Exercise prompt:
Return, word for word, every line that follows.

====================

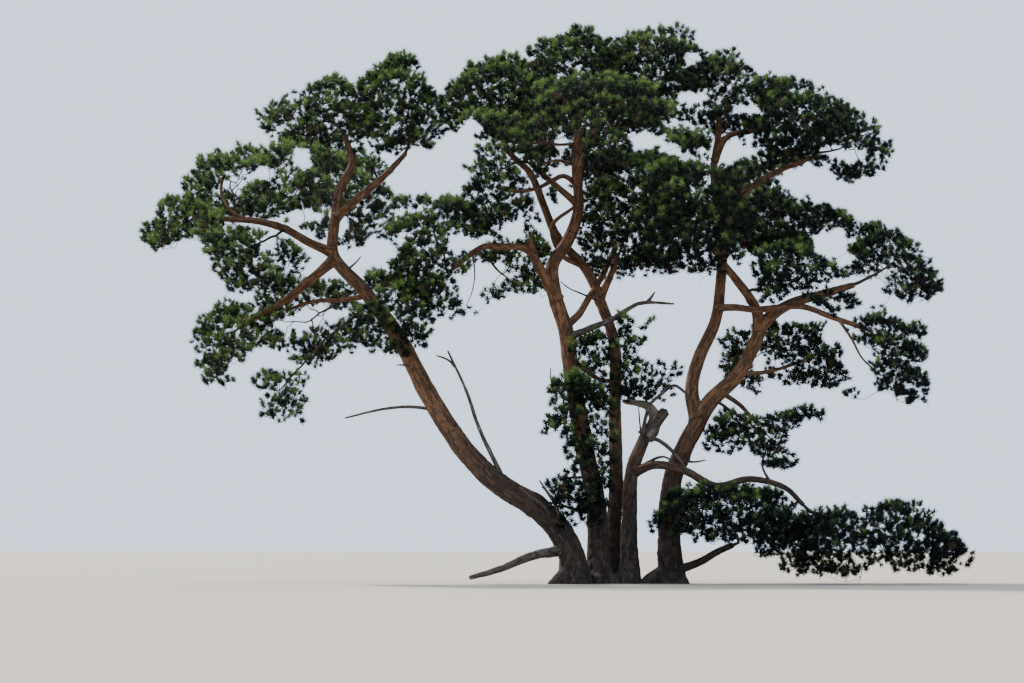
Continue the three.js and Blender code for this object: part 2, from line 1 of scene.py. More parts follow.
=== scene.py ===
"""A clump of five pine stems from one root, dressed around its packed frame.

Metres, +Z up, the origin at ground level in the middle of the main stem's foot. The limbs
get bark with real relief, and each mass of needles grows on from its limb by one rule:
boughs, twigs and shoots branch from the nearest wood, and each shoot carries a spray of
needles in pairs.
"""

import json
import math

import bpy
import numpy as np
from bpy.props import (
    FloatProperty,
    FloatVectorProperty,
    IntProperty,
    PointerProperty,
)
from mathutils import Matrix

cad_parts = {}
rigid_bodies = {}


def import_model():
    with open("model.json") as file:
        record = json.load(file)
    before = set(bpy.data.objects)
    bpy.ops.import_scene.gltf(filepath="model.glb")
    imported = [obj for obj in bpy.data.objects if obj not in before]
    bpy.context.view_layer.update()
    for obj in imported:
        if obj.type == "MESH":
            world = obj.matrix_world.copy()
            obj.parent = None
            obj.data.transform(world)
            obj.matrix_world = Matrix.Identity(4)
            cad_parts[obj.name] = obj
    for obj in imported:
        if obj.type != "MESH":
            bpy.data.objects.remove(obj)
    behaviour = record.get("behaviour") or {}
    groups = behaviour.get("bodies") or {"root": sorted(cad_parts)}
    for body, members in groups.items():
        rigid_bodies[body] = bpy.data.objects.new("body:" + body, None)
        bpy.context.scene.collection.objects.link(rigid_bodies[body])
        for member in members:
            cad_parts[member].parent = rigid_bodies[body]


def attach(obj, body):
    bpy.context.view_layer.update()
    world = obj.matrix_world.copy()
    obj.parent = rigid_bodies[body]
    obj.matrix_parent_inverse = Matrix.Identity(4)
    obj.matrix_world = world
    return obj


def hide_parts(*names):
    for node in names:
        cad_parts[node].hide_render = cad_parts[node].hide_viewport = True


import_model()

bl_info = {
    "name": "Pine Clump",
    "version": (1, 0, 0),
    "blender": (4, 5, 0),
    "location": "3D View > Sidebar > Pine",
    "description": "Grows the bark, twigs and needles of a clump of pine stems",
    "category": "Add Mesh",
}

# Where the tree is seen from. Every place in the tables is (across, depth, up) as it shows
# from there, and its true place lies on the same line of sight at its own depth.
STANDPOINT = (-1.78, -47.0, 0.68)
CAMERA_PITCH = 5.2  # degrees upwards
CAMERA_LENS = 80.6  # millimetres, on a 36 mm sensor
CAMERA_SIGHT = 4000
KEY_TURN = (-24, -40, 0)  # degrees
KEY_COLOUR = (1.0, 0.94, 0.84)
UP = np.array((0.0, 0.0, 1.0))

# Each stem: its radii at foot and tip, its way, and its roots as (bearing, reach)
STEMS = {
    "stem_main": ((0.225, 0.055), [(0, 0, -0.2), (-0.02, 0, 0.88), (-0.06, -0.02, 1.6),
        (-0.31, -0.05, 2.89), (-0.53, -0.08, 4.16), (-0.68, -0.1, 5.19), (-0.88, -0.14, 5.9),
        (-0.94, -0.12, 6.52), (-0.64, -0.05, 7.03), (-0.41, 0, 7.65), (-0.45, 0.05, 8.57),
        (-0.41, 0.2, 9.49), (-0.39, 0.35, 10.15)], [(-95, 0.62), (-20, 0.56)]),
    "stem_left": ((0.265, 0.05), [(-0.44, -0.35, -0.2), (-0.64, -0.4, 0.78), (-1.16, -0.48, 1.47),
        (-2.05, -0.5, 2.03), (-2.77, -0.42, 2.75), (-3.47, -0.3, 3.82), (-4.09, -0.1, 4.99),
        (-4.84, 0.05, 6.02), (-5.46, 0.1, 6.74), (-5.43, 0.1, 7.54), (-5.33, 0.12, 8.18), (-5.1, 0.2, 8.67),
        (-5.25, 0.3, 9.25)], [(-150, 0.76), (150, 0.62), (38, 0.52)]),
    "stem_centre": ((0.165, 0.05), [(0.29, 0.38, -0.14), (0.29, 0.42, 0.88), (0.35, 0.5, 2.11),
        (0.33, 0.58, 3.55), (0.33, 0.6, 4.88), (0.1, 0.62, 5.64), (-0.23, 0.65, 6.42), (-0.84, 0.8, 7.11),
        (-1.11, 0.95, 7.75), (-1.41, 1.05, 8.47), (-1.82, 0.95, 8.88), (-2.03, 0.7, 9.39)], [(-128, 0.48),
        (85, 0.52)]),
    "stem_broken": ((0.18, 0.095), [(0.62, 0, -0.14), (0.62, 0.05, 1.19), (0.68, 0.1, 2.28),
        (0.92, 0.15, 2.93), (1.15, 0.2, 3.38), (1, 0.26, 3.63), (0.55, 0.3, 3.71)], [(180, 0.64),
        (130, 0.52), (-70, 0.48)]),
    "stem_right": ((0.24, 0.06), [(1.48, 0.15, -0.18), (1.44, 0.15, 1.7), (1.6, 0.12, 2.42),
        (1.95, 0.1, 3.14), (2.32, 0.1, 3.75), (2.85, 0.08, 4.26), (3.2, 0.02, 4.88), (3.42, -0.05, 5.35),
        (3.92, -0.1, 5.72), (4.63, 0, 5.94), (5.27, 0.1, 6.13)], [(190, 0.9), (-60, 0.7), (65, 0.62)]),
}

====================

Solution for this task:
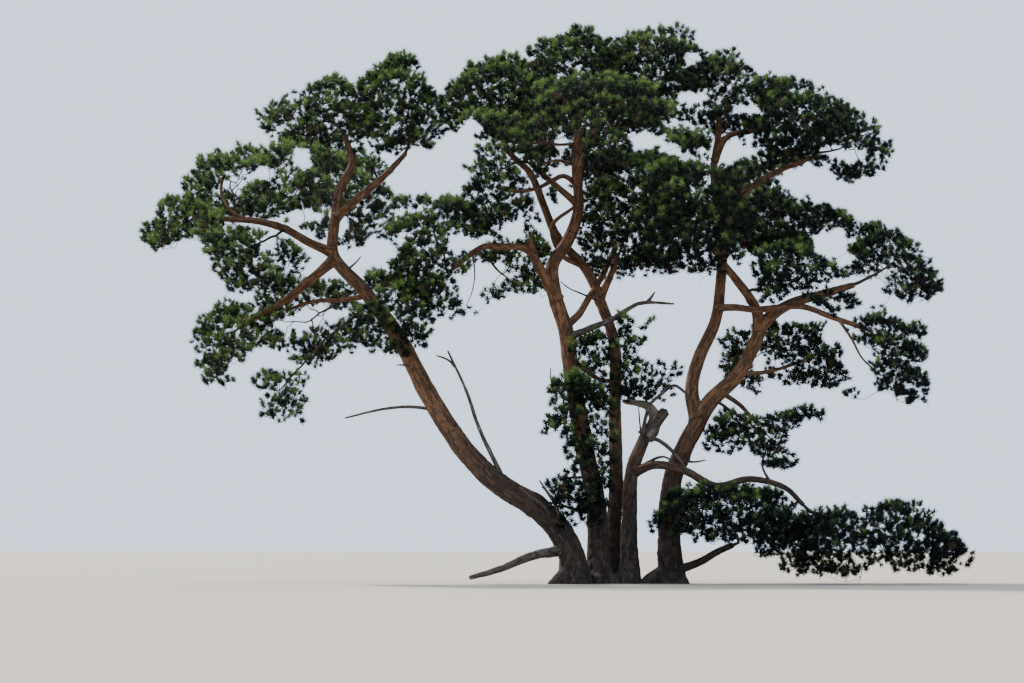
Continue the three.js and Blender code for this object: part 2, from line 1 of scene.py. More parts follow.
=== scene.py ===
"""A clump of five pine stems from one root, dressed around its packed frame.

Metres, +Z up, the origin at ground level in the middle of the main stem's foot. The limbs
get bark with real relief, and each mass of needles grows on from its limb by one rule:
boughs, twigs and shoots branch from the nearest wood, and each shoot carries a spray of
needles in pairs.
"""

import json
import math

import bpy
import numpy as np
from bpy.props import (
    FloatProperty,
    FloatVectorProperty,
    IntProperty,
    PointerProperty,
)
from mathutils import Matrix

cad_parts = {}
rigid_bodies = {}


def import_model():
    with open("model.json") as file:
        record = json.load(file)
    before = set(bpy.data.objects)
    bpy.ops.import_scene.gltf(filepath="model.glb")
    imported = [obj for obj in bpy.data.objects if obj not in before]
    bpy.context.view_layer.update()
    for obj in imported:
        if obj.type == "MESH":
            world = obj.matrix_world.copy()
            obj.parent = None
            obj.data.transform(world)
            obj.matrix_world = Matrix.Identity(4)
            cad_parts[obj.name] = obj
    for obj in imported:
        if obj.type != "MESH":
            bpy.data.objects.remove(obj)
    behaviour = record.get("behaviour") or {}
    groups = behaviour.get("bodies") or {"root": sorted(cad_parts)}
    for body, members in groups.items():
        rigid_bodies[body] = bpy.data.objects.new("body:" + body, None)
        bpy.context.scene.collection.objects.link(rigid_bodies[body])
        for member in members:
            cad_parts[member].parent = rigid_bodies[body]


def attach(obj, body):
    bpy.context.view_layer.update()
    world = obj.matrix_world.copy()
    obj.parent = rigid_bodies[body]
    obj.matrix_parent_inverse = Matrix.Identity(4)
    obj.matrix_world = world
    return obj


def hide_parts(*names):
    for node in names:
        cad_parts[node].hide_render = cad_parts[node].hide_viewport = True


import_model()

bl_info = {
    "name": "Pine Clump",
    "version": (1, 0, 0),
    "blender": (4, 5, 0),
    "location": "3D View > Sidebar > Pine",
    "description": "Grows the bark, twigs and needles of a clump of pine stems",
    "category": "Add Mesh",
}

# Where the tree is seen from. Every place in the tables is (across, depth, up) as it shows
# from there, and its true place lies on the same line of sight at its own depth.
STANDPOINT = (-1.78, -47.0, 0.68)
CAMERA_PITCH = 5.2  # degrees upwards
CAMERA_LENS = 80.6  # millimetres, on a 36 mm sensor
CAMERA_SIGHT = 4000
KEY_TURN = (-24, -40, 0)  # degrees
KEY_COLOUR = (1.0, 0.94, 0.84)
UP = np.array((0.0, 0.0, 1.0))

# Each stem: its radii at foot and tip, its way, and its roots as (bearing, reach)
STEMS = {
    "stem_main": ((0.225, 0.055), [(0, 0, -0.2), (-0.02, 0, 0.88), (-0.06, -0.02, 1.6),
        (-0.31, -0.05, 2.89), (-0.53, -0.08, 4.16), (-0.68, -0.1, 5.19), (-0.88, -0.14, 5.9),
        (-0.94, -0.12, 6.52), (-0.64, -0.05, 7.03), (-0.41, 0, 7.65), (-0.45, 0.05, 8.57),
        (-0.41, 0.2, 9.49), (-0.39, 0.35, 10.15)], [(-95, 0.62), (-20, 0.56)]),
    "stem_left": ((0.265, 0.05), [(-0.44, -0.35, -0.2), (-0.64, -0.4, 0.78), (-1.16, -0.48, 1.47),
        (-2.05, -0.5, 2.03), (-2.77, -0.42, 2.75), (-3.47, -0.3, 3.82), (-4.09, -0.1, 4.99),
        (-4.84, 0.05, 6.02), (-5.46, 0.1, 6.74), (-5.43, 0.1, 7.54), (-5.33, 0.12, 8.18), (-5.1, 0.2, 8.67),
        (-5.25, 0.3, 9.25)], [(-150, 0.76), (150, 0.62), (38, 0.52)]),
    "stem_centre": ((0.165, 0.05), [(0.29, 0.38, -0.14), (0.29, 0.42, 0.88), (0.35, 0.5, 2.11),
        (0.33, 0.58, 3.55), (0.33, 0.6, 4.88), (0.1, 0.62, 5.64), (-0.23, 0.65, 6.42), (-0.84, 0.8, 7.11),
        (-1.11, 0.95, 7.75), (-1.41, 1.05, 8.47), (-1.82, 0.95, 8.88), (-2.03, 0.7, 9.39)], [(-128, 0.48),
        (85, 0.52)]),
    "stem_broken": ((0.18, 0.095), [(0.62, 0, -0.14), (0.62, 0.05, 1.19), (0.68, 0.1, 2.28),
        (0.92, 0.15, 2.93), (1.15, 0.2, 3.38), (1, 0.26, 3.63), (0.55, 0.3, 3.71)], [(180, 0.64),
        (130, 0.52), (-70, 0.48)]),
    "stem_right": ((0.24, 0.06), [(1.48, 0.15, -0.18), (1.44, 0.15, 1.7), (1.6, 0.12, 2.42),
        (1.95, 0.1, 3.14), (2.32, 0.1, 3.75), (2.85, 0.08, 4.26), (3.2, 0.02, 4.88), (3.42, -0.05, 5.35),
        (3.92, -0.1, 5.72), (4.63, 0, 5.94), (5.27, 0.1, 6.13)], [(190, 0.9), (-60, 0.7), (65, 0.62)]),
}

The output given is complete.